Stored data:
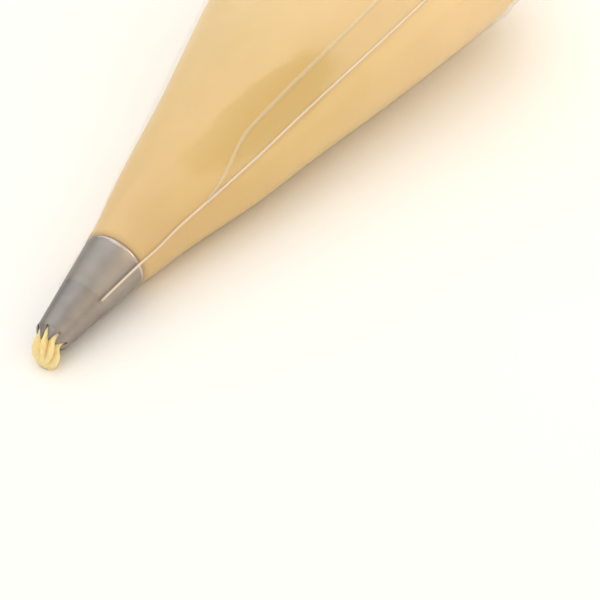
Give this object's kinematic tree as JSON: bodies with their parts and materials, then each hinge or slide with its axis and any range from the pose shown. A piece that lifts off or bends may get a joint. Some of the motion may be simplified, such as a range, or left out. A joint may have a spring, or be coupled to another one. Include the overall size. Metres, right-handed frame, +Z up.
{
  "type": "piping bag",
  "caption": "Clear film piping bag full of cream, lying on its side, closed by a twist, with a steel star nozzle and a ridged bead of cream at its teeth.",
  "frame": {"origin": "middle of the footprint: the centre of the bounding box in X and Y, at its lowest height", "axes": "+X runs from the nozzle to the open end of the film, +Z is up, and the side weld is on the -Y side"},
  "size_m": [0.3196, 0.096, 0.0579],
  "materials": {
    "film": "clear thin film, glossy",
    "weld": "clear film pressed double, glossy",
    "cream": "smooth custard cream, soft sheen",
    "nozzle": "satin"
  },
  "bodies": {
    "bag": {"film_cone": "film", "side_weld": "weld", "cream_fill": "cream", "neck_twist": "film"},
    "nozzle": {"nozzle": "nozzle", "cream_star": "cream"},
    "tail": {"tail_film": "film"}
  },
  "joints": [
    {"name": "nozzle_turn", "type": "hinge", "parent": "bag", "child": "nozzle", "pos_m": [-0.12172, 0, 0.00957], "axis": [-0.9897, 0, -0.1434], "continuous": true},
    {"name": "tail_twist", "type": "hinge", "parent": "bag", "child": "tail", "pos_m": [0.09128, 0, 0.017], "axis": [1, 0, 0], "range_deg": [-175, 175]}
  ]
}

Given request:
Where a line above holds the string "materials", show that line.

Solution below:
Give this object's kinematic tree as JSON: bodies with their parts and materials, then each hinge or slide with its axis and any range from the pose shown. A piece that lifts off or bends may get a joint. Some of the motion may be simplified, such as a range, or left out. A joint may have a spring, or be coupled to another one. Include the overall size. Metres, right-handed frame, +Z up.
  "materials": {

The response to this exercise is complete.